* DIRECTIONS FOR THIS TASK *
Gather every line in the records below that contains the word "hinge".

======== ENTRIES PROVIDED ========

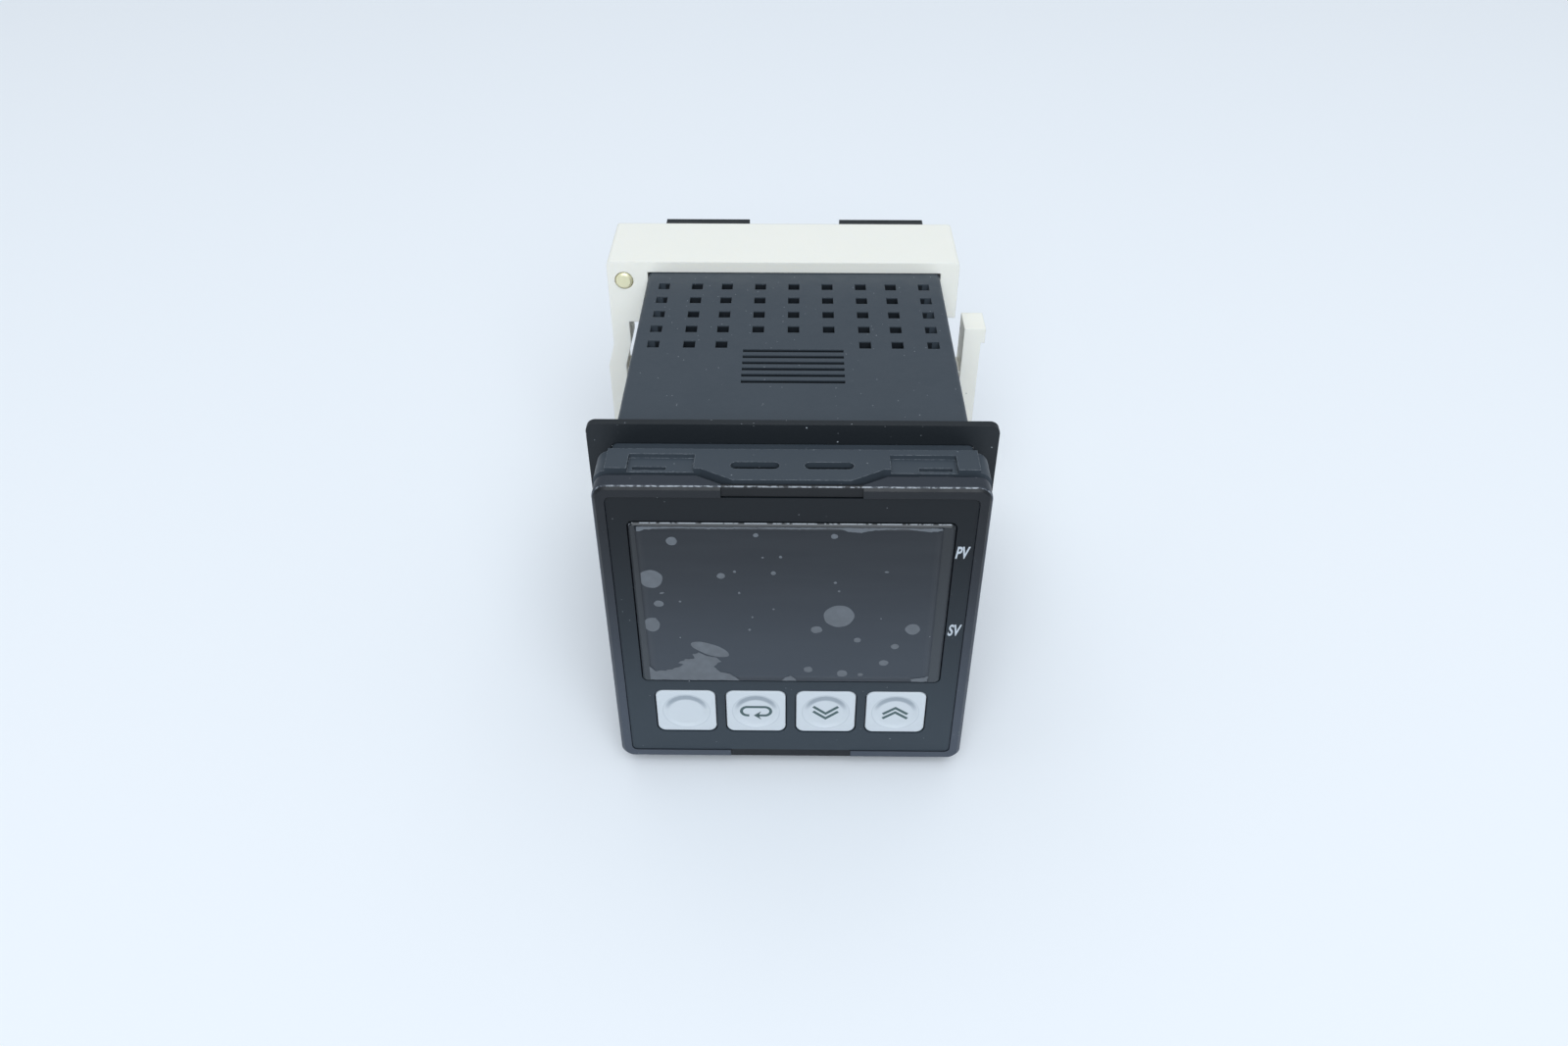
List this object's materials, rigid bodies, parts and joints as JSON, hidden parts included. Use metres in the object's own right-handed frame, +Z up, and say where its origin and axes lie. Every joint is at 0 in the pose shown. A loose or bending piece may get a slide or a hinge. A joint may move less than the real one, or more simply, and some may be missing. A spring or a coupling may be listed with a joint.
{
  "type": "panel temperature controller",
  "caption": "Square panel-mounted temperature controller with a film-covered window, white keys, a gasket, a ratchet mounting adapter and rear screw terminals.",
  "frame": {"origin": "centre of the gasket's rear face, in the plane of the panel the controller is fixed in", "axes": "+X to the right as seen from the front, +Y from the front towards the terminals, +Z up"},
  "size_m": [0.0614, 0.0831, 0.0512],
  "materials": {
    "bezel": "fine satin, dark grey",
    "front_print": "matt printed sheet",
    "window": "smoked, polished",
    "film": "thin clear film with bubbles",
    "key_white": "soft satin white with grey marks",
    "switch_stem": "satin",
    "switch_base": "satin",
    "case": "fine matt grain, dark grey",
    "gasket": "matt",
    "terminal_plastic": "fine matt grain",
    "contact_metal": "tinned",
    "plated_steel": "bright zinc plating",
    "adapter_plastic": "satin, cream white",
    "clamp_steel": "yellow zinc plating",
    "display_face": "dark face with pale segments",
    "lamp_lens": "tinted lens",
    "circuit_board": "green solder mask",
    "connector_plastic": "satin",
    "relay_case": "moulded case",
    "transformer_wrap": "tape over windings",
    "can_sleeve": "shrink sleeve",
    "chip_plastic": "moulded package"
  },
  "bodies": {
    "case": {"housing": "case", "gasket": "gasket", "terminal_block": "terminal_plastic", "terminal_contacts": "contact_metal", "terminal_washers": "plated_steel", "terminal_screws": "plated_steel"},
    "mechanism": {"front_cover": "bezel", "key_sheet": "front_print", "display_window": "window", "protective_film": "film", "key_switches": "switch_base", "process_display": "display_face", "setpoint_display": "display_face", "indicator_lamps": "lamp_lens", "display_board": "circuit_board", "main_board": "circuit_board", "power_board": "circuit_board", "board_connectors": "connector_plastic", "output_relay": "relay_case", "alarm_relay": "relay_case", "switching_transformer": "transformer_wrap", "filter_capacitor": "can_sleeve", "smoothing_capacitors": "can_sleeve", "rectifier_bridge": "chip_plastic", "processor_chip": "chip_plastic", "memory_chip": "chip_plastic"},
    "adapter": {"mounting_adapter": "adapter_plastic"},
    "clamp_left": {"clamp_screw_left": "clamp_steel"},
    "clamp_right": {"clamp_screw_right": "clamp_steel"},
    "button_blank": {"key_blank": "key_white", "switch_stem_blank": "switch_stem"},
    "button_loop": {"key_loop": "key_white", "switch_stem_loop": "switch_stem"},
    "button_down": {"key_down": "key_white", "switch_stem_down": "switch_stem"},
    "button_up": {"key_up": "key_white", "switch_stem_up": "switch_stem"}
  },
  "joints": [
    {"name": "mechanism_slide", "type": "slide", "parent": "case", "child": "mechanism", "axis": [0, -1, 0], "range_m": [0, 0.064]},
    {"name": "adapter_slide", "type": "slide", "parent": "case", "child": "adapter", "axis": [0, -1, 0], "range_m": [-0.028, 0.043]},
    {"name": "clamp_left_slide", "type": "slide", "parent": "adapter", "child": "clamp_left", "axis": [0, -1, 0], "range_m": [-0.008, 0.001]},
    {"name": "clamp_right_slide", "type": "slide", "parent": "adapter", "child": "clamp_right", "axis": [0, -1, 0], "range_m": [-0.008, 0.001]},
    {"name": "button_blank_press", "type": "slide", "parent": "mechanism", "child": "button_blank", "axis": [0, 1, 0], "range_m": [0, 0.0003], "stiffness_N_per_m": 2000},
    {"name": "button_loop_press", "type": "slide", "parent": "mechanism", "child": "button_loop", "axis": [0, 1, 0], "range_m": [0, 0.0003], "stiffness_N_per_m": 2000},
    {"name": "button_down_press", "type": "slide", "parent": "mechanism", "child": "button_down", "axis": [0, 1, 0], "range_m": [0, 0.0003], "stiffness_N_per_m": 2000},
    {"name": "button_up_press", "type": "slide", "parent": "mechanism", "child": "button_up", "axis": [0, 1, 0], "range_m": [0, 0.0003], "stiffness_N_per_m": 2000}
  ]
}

========
======== ENTRIES PROVIDED ========

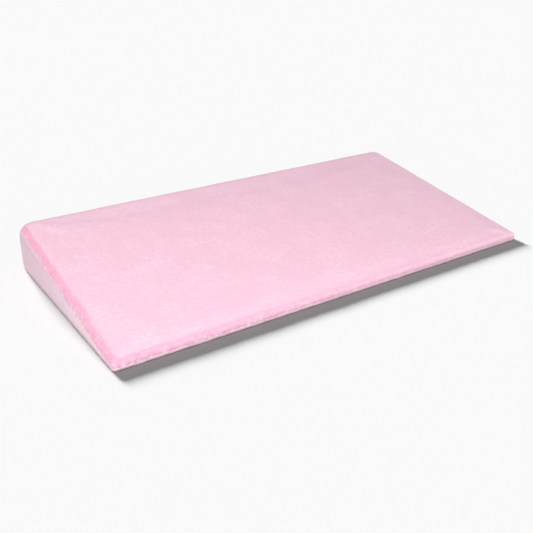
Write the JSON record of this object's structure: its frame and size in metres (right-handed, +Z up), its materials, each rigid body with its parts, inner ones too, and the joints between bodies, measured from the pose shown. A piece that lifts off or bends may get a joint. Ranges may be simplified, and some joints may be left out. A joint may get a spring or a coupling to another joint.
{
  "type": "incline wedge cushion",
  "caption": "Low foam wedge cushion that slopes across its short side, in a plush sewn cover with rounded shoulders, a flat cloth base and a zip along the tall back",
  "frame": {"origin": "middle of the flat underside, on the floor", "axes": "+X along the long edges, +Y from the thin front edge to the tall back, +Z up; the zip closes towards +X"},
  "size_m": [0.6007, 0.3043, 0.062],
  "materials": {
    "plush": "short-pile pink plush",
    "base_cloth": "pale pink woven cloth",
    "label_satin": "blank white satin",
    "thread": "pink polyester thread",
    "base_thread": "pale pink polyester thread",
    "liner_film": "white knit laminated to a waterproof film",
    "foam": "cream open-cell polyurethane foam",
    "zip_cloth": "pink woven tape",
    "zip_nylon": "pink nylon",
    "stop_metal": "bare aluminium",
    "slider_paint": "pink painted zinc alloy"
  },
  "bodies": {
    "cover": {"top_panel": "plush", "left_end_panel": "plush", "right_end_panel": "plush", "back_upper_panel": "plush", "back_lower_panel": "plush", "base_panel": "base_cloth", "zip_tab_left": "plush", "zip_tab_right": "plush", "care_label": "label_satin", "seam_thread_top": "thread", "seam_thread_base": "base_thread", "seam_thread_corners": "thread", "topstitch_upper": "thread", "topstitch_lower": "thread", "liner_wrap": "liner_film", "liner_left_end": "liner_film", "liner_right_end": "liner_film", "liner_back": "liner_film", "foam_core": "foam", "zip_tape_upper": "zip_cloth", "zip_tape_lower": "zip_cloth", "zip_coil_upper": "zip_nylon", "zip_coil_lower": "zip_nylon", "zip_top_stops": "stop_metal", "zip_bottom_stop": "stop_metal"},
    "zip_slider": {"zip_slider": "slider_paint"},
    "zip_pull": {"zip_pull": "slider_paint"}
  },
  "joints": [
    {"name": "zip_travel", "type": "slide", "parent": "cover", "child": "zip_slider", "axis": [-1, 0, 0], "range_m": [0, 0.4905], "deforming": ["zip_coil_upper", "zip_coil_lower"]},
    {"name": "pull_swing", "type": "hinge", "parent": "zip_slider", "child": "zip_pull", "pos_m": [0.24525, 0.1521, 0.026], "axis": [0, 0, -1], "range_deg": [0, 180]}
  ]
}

========

* EXERCISE RESULT *
List this object's materials, rigid bodies, parts and joints as JSON, hidden parts included. Use metres in the object's own right-handed frame, +Z up, and say where its origin and axes lie. Every joint is at 0 in the pose shown. A loose or bending piece may get a slide or a hinge. A joint may move less than the real one, or more simply, and some may be missing. A spring or a coupling may be listed with a joint.
    {"name": "pull_swing", "type": "hinge", "parent": "zip_slider", "child": "zip_pull", "pos_m": [0.24525, 0.1521, 0.026], "axis": [0, 0, -1], "range_deg": [0, 180]}